Un climat hostile aux migrants depuis plusieurs mois
La colère des habitants de Sfax vis-à-vis des migrants gronde depuis des mois déjà. Romdhane Ben Amor, responsable de la communication pour le FTDES, a confié à l’AFP que la tension actuelle dans la ville portuaire était « attendue ». « Ce déchaînement de violences est dû à plusieurs mois d’attente. Les Sfaxiens attendent que l’Etat intervienne », analyse Mohamed Farhat, grand reporter en Tunisie pour France 24. La ville compte « des milliers de migrants clandestins subsahariens, car c’est une plaque tournante de l’immigration », poursuit le journaliste. La plupart des candidats à l’exil y viennent pour tenter ensuite de rejoindre l’Europe par la mer, en débarquant sur les côtes italiennes.

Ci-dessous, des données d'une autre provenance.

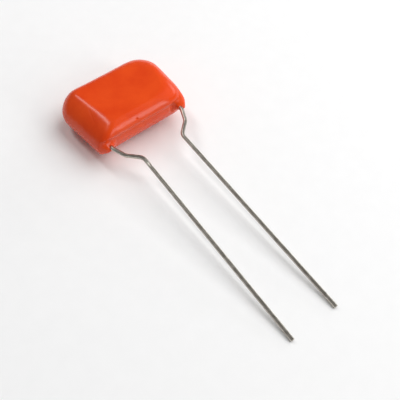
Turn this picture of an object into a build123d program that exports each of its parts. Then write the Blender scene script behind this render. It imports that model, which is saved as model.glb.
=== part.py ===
from build123d import *
from math import acos, atan2, cos, degrees, hypot, radians, sin, tan
import os

# Dipped radial film capacitor with inward-kinked leads, lying at rest: the far edge of its
# lower face and the tips of its legs touch the ground, z = 0. Millimetres and degrees.
# In the body's own frame X runs along the winding, Y from the lead side (0) to the far side,
# and Z through the thickness, with the leads in the middle at z = 0.

# ---- lead wires
wire_diameter = 0.6
exit_pitch = 13.3            # between the wires where they leave the coat
shoulder_pitch = 11.6        # between the first bends
leg_pitch = 7.5              # between the straight legs, the pitch of the board's holes
kink_start = 2.6             # from the feet to the first bend
kink_length = 1.75           # along the leg, from the first bend to the second
leg_length = 38.9            # from the feet to the cut tips
kink_bend_radius = 1.3
exit_length = 0.3            # straight wire beyond the feet, up to the first change of slope
droop_bend_radius = 1.2
leg_droop = 11.5             # slope below the body's middle plane
leg_splay = 0.8              # outwards, in that plane
weld_length = 8.2            # wire lying along the sprayed end, inside the coat

# ---- winding and its sprayed ends
winding_flat = 0.3           # straight stretch between the roll's rounded corners
spray_thickness = 0.5
wire_seat = 0.2              # depth that the wire is pressed into the spray

# ---- coat
coat_thickness = 6.3
face_wall = 0.7              # over the winding's flat faces
lead_side_wall = 1.1
far_wall = 0.9
end_wall = 1.6               # beyond the wires, at the lead side
far_swell = 0.8              # how much longer the coat is at the far side
far_side = 12.25             # from the feet to the far side
valley = 0.72                # how far the lead side lies back between the feet
brow = 0.65                  # swell of the upper rim over that valley
near_end_rim = 2.9           # how far the ends draw in to the flat faces
far_end_rim = 2.4
far_rim = 2.7
upper_rim = 0.7
lower_rim = 2.3
near_corner = 1.3            # plan radii at mid thickness
near_corner_growth = 1.5     # towards the flat faces
right_slump = 1.1            # more on the right near corner, towards the upper face
far_corner = 3.2
near_corner_share = 0.42     # greatest share of an end's run that a corner's radius takes
far_corner_share = 0.5
level_angles = (-90, -54, -18, 18, 54, 90)

# ---- feet, where the coat has crept out along the wires
foot_reach = 0.35            # beyond the plane of the wires' exits
foot_outer_wall = 1.0        # round the wire at the foot's tip
foot_inner_wall = 0.45
foot_face_wall = 0.3
foot_flat = 0.2              # straight stretch between the foot's rounded corners
foot_flare = 0.5             # from the tip to the root, all round
foot_root = 2.4              # depth of the root inside the coat
foot_lip = 0.3

# ---- sizes that follow from those
coat_near_length = exit_pitch + wire_diameter + 2 * end_wall
coat_far_length = coat_near_length + far_swell
winding_thickness = coat_thickness - 2 * face_wall
winding_start = valley + lead_side_wall
winding_width = far_side - far_wall - winding_start
winding_corner = (winding_thickness - winding_flat) / 2
half_winding = exit_pitch / 2 - wire_diameter / 2 + wire_seat - spray_thickness
foot_length = foot_outer_wall + wire_diameter + foot_inner_wall
foot_thickness = wire_diameter + 2 * foot_face_wall
foot_offset = (foot_outer_wall - foot_inner_wall) / 2
half_thickness = coat_thickness / 2
slope_start = foot_reach + exit_length
far_flat = far_side - far_rim            # far edge of the flat faces
tip_drop = (leg_length - slope_start) * tan(radians(leg_droop))


def resting_tilt():
    """Angle by which the lead side lies higher when the leg tips and the far rim touch."""
    run = far_flat + leg_length
    clear = half_thickness - wire_diameter / 2
    return acos(clear / hypot(tip_drop, run)) - atan2(run, tip_drop)


# ---- the body's frame: on the ground, with the whole part's middle over the origin
tilt = resting_tilt()
ground = half_thickness + far_flat * sin(tilt)
far_end = far_flat * cos(tilt) + hypot(far_rim * cos(tilt), half_thickness * sin(tilt))
tip_end = leg_length * cos(tilt) + tip_drop * sin(tilt)
tip_end += wire_diameter / 2 * sin(radians(leg_droop) - tilt)
body_frame = Plane(
    origin=(0, (tip_end - far_end) / 2, ground),
    x_dir=(1, 0, 0),
    z_dir=(0, sin(tilt), cos(tilt)),
)


def body_plane(x):
    """Section plane across the body at x: its X runs to the far side, its Y up."""
    origin = body_frame.from_local_coords(Vector(x, 0, 0))
    return Plane(origin=origin, x_dir=body_frame.y_dir, z_dir=body_frame.x_dir)


def lead_route(side):
    """Corners of a wire's centreline in the body's frame; side is -1 or 1."""
    slope = tan(radians(leg_droop))

    def at(x, y):
        return Vector(side * x, -y, -max(0, y - slope_start) * slope)

    kink_end = kink_start + kink_length
    tip_x = leg_pitch / 2 + (leg_length - kink_end) * tan(radians(leg_splay))
    return [
        at(exit_pitch / 2, -winding_start - weld_length),
        at(exit_pitch / 2, slope_start),
        at(shoulder_pitch / 2, kink_start),
        at(leg_pitch / 2, kink_end),
        at(tip_x, leg_length),
    ]


def level_outline(angle):
    """Values of the coat's plan outline where its side has turned by angle from upright."""
    draw_in = 1 - cos(radians(angle))
    lead_y = valley
    if angle > 0:
        lead_y += upper_rim * draw_in - brow * sin(radians(2 * angle))
    else:
        lead_y += lower_rim * draw_in
    near = coat_near_length / 2 - near_end_rim * draw_in
    far = coat_far_length / 2 - far_end_rim * draw_in
    return near, far, lead_y, far_side - far_rim * draw_in


def level_corners(angle):
    """Plan radii of that outline's corners: near left, near right and the two far ones."""
    near, far, lead_y, far_y = level_outline(angle)
    left_radius = near_corner + near_corner_growth * (1 - cos(radians(angle)))
    right_radius = left_radius + right_slump * max(0, sin(radians(angle)))
    near_limit = near_corner_share * (far_y - lead_y)
    far_radius = min(far_corner, far_corner_share * (far_y - lead_y))
    return min(left_radius, near_limit), min(right_radius, near_limit), far_radius


def build_lead(side):
    """Round wire from the sprayed end through the coat, the kink and down to its cut tip."""
    route = [body_frame.from_local_coords(corner) for corner in lead_route(side)]
    with BuildPart() as lead:
        with BuildLine() as path:
            FilletPolyline(*route, radius=[droop_bend_radius, kink_bend_radius, kink_bend_radius])
        with BuildSketch(Plane(origin=route[0], z_dir=path.line % 0)):
            Circle(wire_diameter / 2)
        sweep(path=path.line)
    return lead


def build_spray(side, lead):
    """Sprayed metal layer on one end of the winding, with the wire pressed into it."""
    with BuildPart() as spray:
        with BuildSketch(body_plane(side * half_winding)):
            with Locations((winding_start + winding_width / 2, 0)):
                RectangleRounded(winding_width, winding_thickness, winding_corner)
        extrude(amount=side * spray_thickness)
        add(lead.part, mode=Mode.SUBTRACT)
    return spray


def build_foot(side):
    """Tapered toe of the coat round one wire's exit, wider outwards than inwards."""
    length = foot_root + foot_reach
    tip = Vector(side * (exit_pitch / 2 + foot_offset), -foot_reach, 0)
    tip_plane = Plane(
        origin=body_frame.from_local_coords(tip),
        x_dir=body_frame.x_dir,
        z_dir=body_frame.y_dir,
    )
    with BuildPart() as foot:
        with BuildSketch(tip_plane):
            RectangleRounded(foot_length, foot_thickness, (foot_thickness - foot_flat) / 2)
        extrude(amount=length, taper=-degrees(atan2(foot_flare, length)))
        tip_face = foot.faces().sort_by(Axis(tip_plane.origin, tip_plane.z_dir))[0]
        chamfer(tip_face.edges(), foot_lip)
    return foot


os.makedirs("parts", exist_ok=True)

lead_left = build_lead(-1)
lead_right = build_lead(1)

with BuildPart() as film_winding:
    with BuildSketch(body_plane(0)):
        with Locations((winding_start + winding_width / 2, 0)):
            RectangleRounded(winding_width, winding_thickness, winding_corner)
    extrude(amount=half_winding, both=True)

end_spray_left = build_spray(-1, lead_left)
end_spray_right = build_spray(1, lead_right)
foot_left = build_foot(-1)
foot_right = build_foot(1)

with BuildPart() as epoxy_coat:
    for angle in level_angles:
        near, far, lead_y, far_y = level_outline(angle)
        left_radius, right_radius, far_radius = level_corners(angle)
        with BuildSketch(body_frame.offset(half_thickness * sin(radians(angle)))) as level:
            Polygon((-near, lead_y), (near, lead_y), (far, far_y), (-far, far_y), align=Align.NONE)
            far_corners = level.vertices().sort_by(Axis.Y)[-2:]
            fillet(far_corners, far_radius)
            fillet(level.vertices().sort_by_distance((-near, lead_y))[0], left_radius)
            fillet(level.vertices().sort_by_distance((near, lead_y))[0], right_radius)
    loft()
    add(foot_left.part)
    add(foot_right.part)
    for inner in (film_winding, end_spray_left, end_spray_right, lead_left, lead_right):
        add(inner.part, mode=Mode.SUBTRACT)

lead_left.part.label = "lead_left"
export_step(lead_left.part, "parts/lead_left.step")
lead_right.part.label = "lead_right"
export_step(lead_right.part, "parts/lead_right.step")
film_winding.part.label = "film_winding"
export_step(film_winding.part, "parts/film_winding.step")
end_spray_left.part.label = "end_spray_left"
export_step(end_spray_left.part, "parts/end_spray_left.step")
end_spray_right.part.label = "end_spray_right"
export_step(end_spray_right.part, "parts/end_spray_right.step")
epoxy_coat.part.label = "epoxy_coat"
export_step(epoxy_coat.part, "parts/epoxy_coat.step")
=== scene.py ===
# Dipped film capacitor lying on a pale sheet: an epoxy coat with its run-outs on the two legs,
# the formed tinned legs, and the winding and sprayed ends that the coat hides.
# Shapes are worked out in the capacitor's own millimetres: X along the winding, Y from the lead
# side to the far side, Z through the thickness, with the legs leaving at z = 0.

from math import acos, asin, atan2, cos, degrees, pi, radians, sin, tan

import bpy
import numpy as np
from mathutils import Matrix, Vector, noise


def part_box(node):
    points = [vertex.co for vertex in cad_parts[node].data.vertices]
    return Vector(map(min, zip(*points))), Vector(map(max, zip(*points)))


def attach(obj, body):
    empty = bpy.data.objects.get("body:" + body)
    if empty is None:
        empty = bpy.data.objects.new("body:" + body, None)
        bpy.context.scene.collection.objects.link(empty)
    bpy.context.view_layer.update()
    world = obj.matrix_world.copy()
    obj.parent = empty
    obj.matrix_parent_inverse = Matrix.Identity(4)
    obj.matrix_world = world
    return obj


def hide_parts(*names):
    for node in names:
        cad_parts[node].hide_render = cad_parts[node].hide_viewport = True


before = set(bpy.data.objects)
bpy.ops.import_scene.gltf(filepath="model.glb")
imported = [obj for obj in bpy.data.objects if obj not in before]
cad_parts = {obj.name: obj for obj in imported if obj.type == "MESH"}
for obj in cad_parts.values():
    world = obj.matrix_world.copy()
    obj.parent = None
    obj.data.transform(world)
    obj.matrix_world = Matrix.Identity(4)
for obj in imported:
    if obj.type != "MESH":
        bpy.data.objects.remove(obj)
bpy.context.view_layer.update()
MM = 0.001

# Sizes are in the capacitor's millimetres and angles in degrees, except where metres are named.

# ---- legs
WIRE_DIAMETER = 0.64         # with its tin
EXIT_PITCH = 13.3            # between the wires where they leave the coat
SHOULDER_PITCH = 11.6        # between them where the step inwards starts
LEG_PITCH = 7.5              # between the straight legs
KINK_START = 2.6             # out from the exits
KINK_LENGTH = 1.75
LEG_LENGTH = 38.9
EXIT_LENGTH = 0.3            # straight on out of the run-out, before the droop
KINK_BEND = 1.3              # radii of the bends
DROOP_BEND = 1.2
LEG_DROOP = 11.5
LEG_SPLAY = 0.8
WELD_END = 10.02             # where the wire ends inside, from the exits
WIRE_SIDES = 32              # of the tube, and the distance between its rings
WIRE_STEP = 0.15
BEND_FACET = 5               # turn of a bend from ring to ring

# marks of the forming tool on each leg: place along it, after the kink or (below 0) before the
# tip, half length, direction round the wire, depth
TOOL_PRESSES = {
    -1: [(1.15, 0.45, 70, 0.05), (1.75, 0.30, 150, 0.06), (-1.1, 0.35, 60, 0.04)],
    1: [(0.9, 0.35, 110, 0.035), (-2.4, 0.35, 100, 0.04)],
}

# ---- coat, the outline of each level through its thickness
COAT_THICKNESS = 6.3
NEAR_LENGTH = 17.1
FAR_LENGTH = 17.9
FAR_SIDE = 12.25
NEAR_END_RIM = 2.9
FAR_END_RIM = 2.4
FAR_RIM = 2.7
FAR_RIM_TIGHTER = 0.5        # of the left half of the far rim at the upper face
WINDING_MIDDLE = 6.585       # from the exits to the middle of the winding
# lead side in section, height and depth: lower rim, lower band, groove, brow and upper rim
LEAD_SIDE = ((-3.15, 3.02), (-3.03, 2.30), (-2.73, 1.62), (-2.2, 1.13), (-1.6, 0.82),
             (-0.9, 0.60), (-0.3, 0.49), (0.15, 0.45), (0.55, 0.44), (0.85, 0.40), (1.1, 0.30),
             (1.35, 0.18), (1.6, 0.15), (1.85, 0.21), (2.1, 0.33), (2.35, 0.50), (2.58, 0.70),
             (2.78, 0.92), (2.95, 1.16), (3.07, 1.42), (3.13, 1.68), (3.15, 1.95))
# left end in section, height and draw-in: it breaks off the upper face, then runs down flat
LEFT_END = ((0.0, 0.0), (0.3, 0.03), (0.7, 0.16), (1.2, 0.44), (1.7, 0.87), (2.1, 1.33),
            (2.45, 1.84), (2.7, 2.28), (2.88, 2.63), (3.0, 2.92), (3.08, 3.18), (3.13, 3.44),
            (3.15, 3.75))
LEFT_LEAN = 0.30             # further draw-in of its near corner
LEFT_BULGE = (0.18, 8.6, 2.4)    # of the left end at half height: how far, y and half width
RIGHT_BULGE = (0.22, 7.6, 2.6)   # of the right end above half height, likewise
BULGE_ZONE = (3, 8)          # distance from the middle over which the bulges rise
# corner radii at half height, and how much they grow towards the flat faces
LEFT_CORNER = 0.8            # stayed tight, above all towards the upper face
LEFT_CORNER_GROWTH = 0.4
LEFT_CORNER_GROWTH_BELOW = 1.5
RIGHT_CORNER = 1.2
RIGHT_CORNER_GROWTH = 0.6
RIGHT_SLUMP = 2.0            # how much rounder the upper right near corner has drawn
SLUMP_TURNS = (-30, 25)      # of the levels over which it does
FAR_CORNER = 3.2
FAR_CORNER_TIGHTER = 2.3     # of the left far corner at the upper face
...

Les tensions entre les habitants et les migrants se sont exacerbées après un discours en février du président tunisien, Kaïs Saied. Ouvertement hostile à l’immigration, il l’avait qualifiée de menace démographique pour son pays. Mardi, le dirigeant tunisien a affirmé que son pays « n’accepte pas sur son territoire quiconque ne respectant pas ses lois, ni d’être un pays de transit [vers l’Europe] ou une terre de réinstallation pour les ressortissants de certains pays africains ».
Pour échapper aux violences et aux arrestations, « des centaines de Subsahariens font la queue pour prendre le train. Il y a une fuite de la ville de Sfax après ces nuits de chaos », relate le journaliste Mohamed Farhat.